**Stated exercise:** Return the material below in full and exactly.
━━━━━━
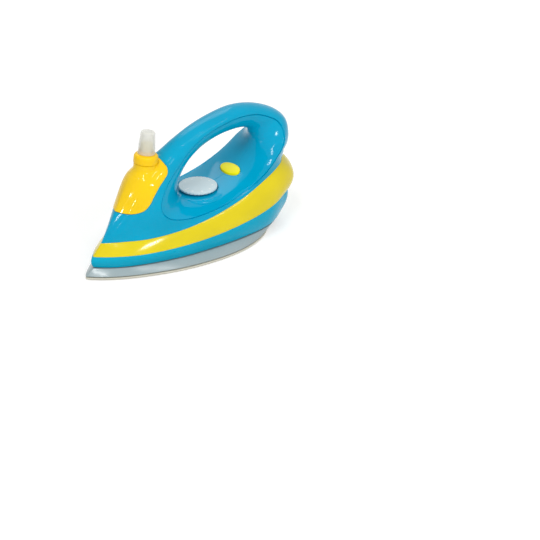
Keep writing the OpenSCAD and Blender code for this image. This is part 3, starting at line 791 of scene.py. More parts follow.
SKIRT_FOOT = [
    [0.040, 0.000], [0.106, 0.284], [0.207, 0.511], [0.346, 0.711], [0.500, 0.814],
    [0.649, 0.836], [0.769, 0.777], [0.851, 0.609], [0.894, 0.375], [0.911, 0.000],
]
SOLE = [
    [0.000, 0.000], [0.067, 0.302], [0.173, 0.591], [0.327, 0.864], [0.471, 0.989],
    [0.596, 1.000], [0.702, 0.886], [0.784, 0.682], [0.834, 0.398], [0.851, 0.000],
]
TANK_LINE = [
    [0.096, 0.000, 0.505], [0.139, 0.000, 0.485], [0.183, 0.000, 0.474], [0.224, 0.000, 0.493],
    [0.251, 0.000, 0.541], [0.269, 0.000, 0.594], [0.296, 0.000, 0.654], [0.327, 0.000, 0.693],
    [0.350, 0.000, 0.722], [0.358, 0.000, 0.758], [0.354, 0.000, 0.790], [0.3525, 0.000, 0.889],
]
SHELL_SCREWS = [[0.202, 0.370, 0.291], [0.433, 0.778, 0.213], [0.894, 0.778, 0.258],
                [0.894, 0.556, 0.407]]
BASE_SCREWS = [[0.202, 0.136], [0.779, 0.318]]
SOLE_SCREWS = [[0.300, 0.000], [0.620, 0.545], [0.620, -0.545]]
DIAL_AT = (0.556, 0.415)
BUTTON_AT = (0.719, 0.491)
PUMP_AT = (0.297, 0.740)
PUMP_TILT = 7.0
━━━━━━
**Output for this task:**
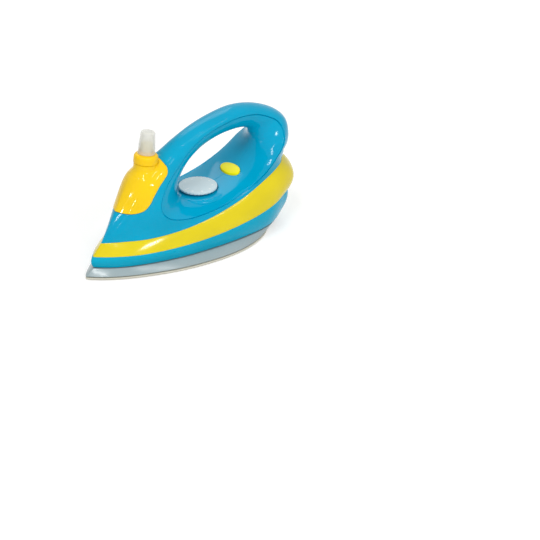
Keep writing the OpenSCAD and Blender code for this image. This is part 3, starting at line 791 of scene.py. More parts follow.
SKIRT_FOOT = [
    [0.040, 0.000], [0.106, 0.284], [0.207, 0.511], [0.346, 0.711], [0.500, 0.814],
    [0.649, 0.836], [0.769, 0.777], [0.851, 0.609], [0.894, 0.375], [0.911, 0.000],
]
SOLE = [
    [0.000, 0.000], [0.067, 0.302], [0.173, 0.591], [0.327, 0.864], [0.471, 0.989],
    [0.596, 1.000], [0.702, 0.886], [0.784, 0.682], [0.834, 0.398], [0.851, 0.000],
]
TANK_LINE = [
    [0.096, 0.000, 0.505], [0.139, 0.000, 0.485], [0.183, 0.000, 0.474], [0.224, 0.000, 0.493],
    [0.251, 0.000, 0.541], [0.269, 0.000, 0.594], [0.296, 0.000, 0.654], [0.327, 0.000, 0.693],
    [0.350, 0.000, 0.722], [0.358, 0.000, 0.758], [0.354, 0.000, 0.790], [0.3525, 0.000, 0.889],
]
SHELL_SCREWS = [[0.202, 0.370, 0.291], [0.433, 0.778, 0.213], [0.894, 0.778, 0.258],
                [0.894, 0.556, 0.407]]
BASE_SCREWS = [[0.202, 0.136], [0.779, 0.318]]
SOLE_SCREWS = [[0.300, 0.000], [0.620, 0.545], [0.620, -0.545]]
DIAL_AT = (0.556, 0.415)
BUTTON_AT = (0.719, 0.491)
PUMP_AT = (0.297, 0.740)
PUMP_TILT = 7.0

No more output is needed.